Zero-tolerance policies and practices in elementary and secondary schools
On Feb. 6, an activist group called HWDSB Kids Need Help facilitated a meeting at Sir John A.MacDonald Secondary School. This offered community members an opportunity to discuss their experiences of discriminatory treatment by the Hamilton-Wentworth District School Board and its constituent schools and staff.
The group came together after an incident at a Hamilton high school that involved police and a child with autism. The incident raised questions about de-escalation strategies, the roles and training of teachers as both educators and caregivers and direct and systemic discrimination in schools.
“We want to… make it as accessible as possible for everyone to speak about what has happened [to them].… We want to provide that route to the board,” said Gachi Issa, one of the event organizers.
Participants were asked to share their stories and recommendations for improvement, which the group is compiling into a report and will share with the HWDSB in the coming weeks. The report will also be released on their Facebook page.
The organizers, Issa and Sabreina Dahab, now students at McMaster, also faced systemic barriers in accessing educational supports.
“There is a community, but a lot of us have been working on our own instances of discrimination and working against it on our own,” said Issa. “We’ve seen change happen in our school, although it was cultural… [which] doesn’t necessarily transfer to structural [change].”
This is central to the group’s mission to demand structural change from the HWDSB. But the need for this kind of change stretches beyond Hamilton.
An investigation carried out by the Ontario Human Rights Commission found that sections of the Ontario Safe Schools Act, passed in 2000 by the Conservative government, failed to protect students’ human rights, including the right not to be discriminated against based on race or ability.
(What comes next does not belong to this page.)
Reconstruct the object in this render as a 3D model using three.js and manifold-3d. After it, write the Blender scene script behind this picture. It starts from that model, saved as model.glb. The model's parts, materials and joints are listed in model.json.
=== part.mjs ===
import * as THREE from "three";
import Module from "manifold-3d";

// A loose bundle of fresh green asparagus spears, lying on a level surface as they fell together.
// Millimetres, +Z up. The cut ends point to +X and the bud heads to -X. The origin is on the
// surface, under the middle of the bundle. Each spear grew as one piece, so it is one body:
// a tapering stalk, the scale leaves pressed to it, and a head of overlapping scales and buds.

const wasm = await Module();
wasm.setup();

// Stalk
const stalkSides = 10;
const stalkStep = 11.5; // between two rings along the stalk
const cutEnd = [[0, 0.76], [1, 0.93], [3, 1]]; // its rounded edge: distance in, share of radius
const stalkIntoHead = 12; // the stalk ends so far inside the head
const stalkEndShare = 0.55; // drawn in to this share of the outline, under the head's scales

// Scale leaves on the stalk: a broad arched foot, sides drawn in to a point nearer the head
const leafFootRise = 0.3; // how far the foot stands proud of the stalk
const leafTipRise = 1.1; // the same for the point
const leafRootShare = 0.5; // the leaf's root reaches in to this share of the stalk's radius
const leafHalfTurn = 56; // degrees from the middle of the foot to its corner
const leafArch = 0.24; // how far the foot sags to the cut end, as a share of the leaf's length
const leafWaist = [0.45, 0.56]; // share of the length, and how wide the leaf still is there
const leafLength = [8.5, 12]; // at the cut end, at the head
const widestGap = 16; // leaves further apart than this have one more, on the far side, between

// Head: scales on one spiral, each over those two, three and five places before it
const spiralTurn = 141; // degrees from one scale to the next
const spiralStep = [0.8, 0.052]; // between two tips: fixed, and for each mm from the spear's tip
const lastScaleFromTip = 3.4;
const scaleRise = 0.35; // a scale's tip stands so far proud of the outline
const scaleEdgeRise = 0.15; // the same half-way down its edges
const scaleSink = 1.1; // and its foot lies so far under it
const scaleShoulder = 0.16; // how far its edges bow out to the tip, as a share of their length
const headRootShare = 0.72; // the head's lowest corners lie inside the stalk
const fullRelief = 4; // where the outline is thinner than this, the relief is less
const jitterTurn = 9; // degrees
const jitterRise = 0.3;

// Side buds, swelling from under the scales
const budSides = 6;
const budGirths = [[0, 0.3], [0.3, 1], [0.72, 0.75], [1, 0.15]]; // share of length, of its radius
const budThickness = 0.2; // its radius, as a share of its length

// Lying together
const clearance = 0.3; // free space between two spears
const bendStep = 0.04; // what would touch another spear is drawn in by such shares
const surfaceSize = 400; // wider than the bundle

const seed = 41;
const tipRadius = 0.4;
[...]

The act set down new rules for suspension and expulsion, namely that suspensions and expulsions for certain behaviour became mandatory rather than discretionary, in addition to other zero-tolerance mandates.
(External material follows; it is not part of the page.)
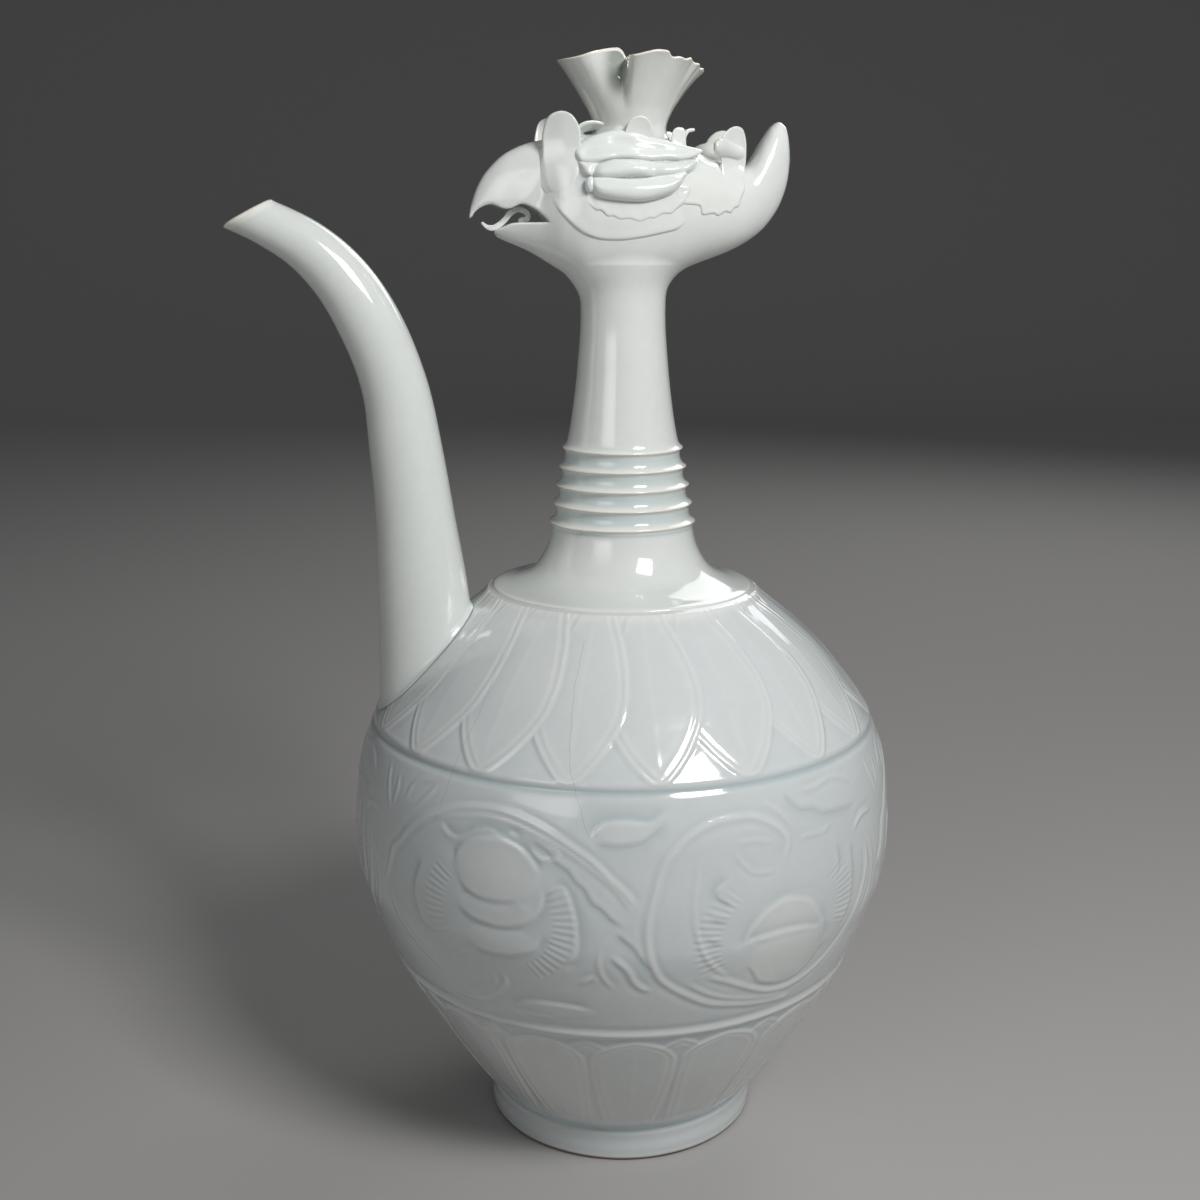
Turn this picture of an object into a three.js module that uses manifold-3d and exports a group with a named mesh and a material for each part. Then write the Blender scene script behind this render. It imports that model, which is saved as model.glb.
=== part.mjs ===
// Phoenix-head ewer in pale blue-green glazed porcelain, in millimetres, +Z up, beak and spout towards -X.
// The potter throws the body in three rings, throws the neck, rolls the spout, presses the head in two
// halves, throws the crown cup and lutes on the leaves, feathers and slip patches one by one.
import * as THREE from "three";
import { mergeVertices } from "three/addons/utils/BufferGeometryUtils.js";
import Module from "manifold-3d";

const wasm = await Module();
wasm.setup();

// Body: foot, belly and shoulder
const footRadius = 50.8;
const footHeight = 12;
const footRingWidth = 8;
const footRecessDepth = 5;
const footBevel = 1;
const floorThickness = 7;
const bodyRadius = 100.5;
const bodyWidestHeight = 119;
const bodyHeight = 205.5;
const bodyWall = 5;
const lowerLineHeight = 70.5;
const shoulderBandHeight = 47;
const shoulderLedge = 1.6;
const throatRadius = 21;

// Neck: a spreading disc, five ribs and a waisted tube
const neckDiscRadius = 47.5;
const neckDiscEdge = 1.5;
const neckWaistRadius = 15;
const neckHeight = 106.5;
const neckWall = 4.2;
const ribCount = 5;
const ribPitch = 6.65;
const ribRise = 1.3;
const ribWidth = 3.4;
const firstRibHeight = 24.7;

// Spout: a tapering tube that rises from the shoulder and bends outwards
const spoutGap = 8;
const spoutReach = 65.5;
const spoutRise = 156;
const spoutFootRadius = 17;
const spoutTipRadius = 7;
const spoutWall = 2.7;
const spoutMouthTilt = 28;

// Head: hooked beak, skull and tail crest
const beakReach = 54.4;
const headLength = 114.6;
const headHeight = 57.7;
const headHalfWidth = 20.5;
const headWall = 4.5;
const collarRise = 8;
const collarSpread = 2.4;
const crownBoreRadius = 8;

// Crown cup: the ruffled filling mouth
const crownOffset = 2.3;
const crownBaseRadius = 11.8;
const crownRimRadius = 25.6;
const crownRise = 24.6;
const crownWall = 2;
const crownSink = 9;

// Clay leaves, feathers and slip patches
const leafThickness = 1.6;
const browLeafWidth = 12.8;
const browLeafHeight = 13;
const rearLeafWidth = 7;
const rearLeafLength = 12.5;
const rearLeafArch = 4.4;
const crownPetalWidth = 9;
const crownPetalHeight = 8.6;
const tabWidth = 4.8;
const tabHeight = 7;
const tabSetback = 2;
const curlWidth = 2.2;
const curlHeight = 6;
const curlReach = 4;
const curlSetback = 5.8;
const napeLeafWidth = 12.6;
const napeLeafHeight = 13.5;
const upperFeatherWidth = 11.2;
const middleFeatherWidth = 6.4;
const lowerFeatherWidth = 6.4;
const featherThickness = 3.4;
const beadHeight = 5.4;
const beadWidth = 3.8;
const collarThickness = 1.3;
const ruffThickness = 2.3;
const napePatchThickness = 1.3;
const tongueWidth = 4;
const tongueThickness = 1;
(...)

The OHRC’s study found that the act has a disproportionate impact on racial minorities and students with disabilities. Upon interviewing a large sample of school administrators, social workers, parents, students and lawyers, they concluded that the act allows for both direct and systemic discrimination.
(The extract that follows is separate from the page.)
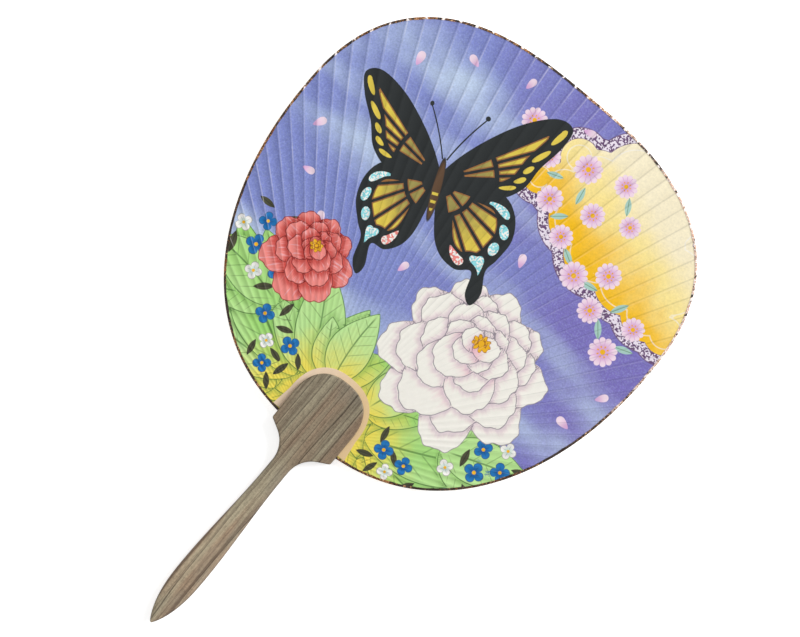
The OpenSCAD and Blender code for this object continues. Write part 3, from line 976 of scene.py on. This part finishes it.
def paint_stamps(col, place):
    """Slender leaves, loose petals, four-petalled florets and asters, drawn by turn and radius."""
    for kind, light, dark in (("dark_leaf", "olive", "black"), ("pale_leaf", "pale_leaf", "leaf_dark")):
        u, v, _, _, near = stamp(place, kind)
        leaf = blend(stroke(v, 0.06, 0.03) * 0.6, light, dark)
        col = blend(smooth(abs(v) - (1.0 - u * u) * 0.34, 0.02, -0.02) * near, col, leaf)

    u, v, _, _, near = stamp(place, "loose_petal")
    width = calc("SQRT", most(1.0 - u * u, 0.0)) * (0.52 + u * 0.22)
    loose = blend(smooth(u, -0.9, 0.6), "petal_pink", "petal")
    col = blend(smooth(abs(v) - width, 0.02, -0.02) * near, col, loose)

    for kind, light, dark in (("blue_floret", "blue", "blue_dark"), ("white_floret", "white", "pale_leaf")):
        _, _, rho, turn, near = stamp(place, kind)
        rim = calc("POWER", abs(calc("COSINE", turn * 2)), 0.5) * 0.55 + 0.42
        floret = coated(
            light,
            (smooth(rho, 0.75, 0.2) * 0.6, dark),
            (stroke(calc("SINE", turn * 2), 0.16, 0.05) * smooth(rho, 0.85, 0.3) * 0.6, "black"),
            (smooth(rho, 0.2, 0.16), "heart"),
            (stroke(rho - rim, 0.06, 0.03) * 0.6, "olive"),
        )
        col = blend(smooth(rho - rim, 0.05, 0.01) * near, col, floret)

    _, _, rho, turn, near = stamp(place, "aster")
    lobes = abs(calc("COSINE", turn * 6))
    dots = smooth(abs(calc("COSINE", turn * 4)), 0.75, 0.9) * stroke(rho - 0.34, 0.09, 0.05)
    rim = calc("POWER", lobes, 0.6) * 0.2 + 0.78
    aster = coated(
        "petal",
        (smooth(rho, 0.85, 0.25), "petal_pink"),
        (smooth(lobes, 0.3, 0.12) * smooth(rho, 0.2, 0.4), "petal_pink"),
        (dots, "anther"),
        (smooth(rho, 0.2, 0.16), "heart"),
    )
    return blend(smooth(rho - rim, 0.02, -0.02) * near, col, aster)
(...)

For example, the act does not prohibit suspension or expulsion on grounds that are a result of a student’s disability, despite the OHRC requiring that a student with a disability is accommodated to the point of undue hardship. Likewise, students of colour tend to be placed in special needs classrooms more often than white students.
“[Teachers and administrators] aren’t being held accountable, which enables [them] to continue these actions and not be trained,” said Dahab. Training is one issue that Dahab and
Issa will address with the board. Julie Johnson, a parent of a child with autism and an advocate for students with autism who attended the HWDSB Kids Need Help meeting, had to leave her job because her son could not stay in school. She identifies a shift in teaching conventions as a setback for fair teaching practices.
“I think that’s the bigger thing — actually caring about human beings and building them. So, it isn’t always about marks. Sometimes it’s about, ‘This kid’s really struggling. He’s got some real issues at home’… you just have to hope you have a decent human being looking after your kid,” Johnson said.
As HWDSB Kids Need Help and families such as the Johnsons continue to organize, the community will strive to better support marginalized students in Hamilton and reduce barriers to education.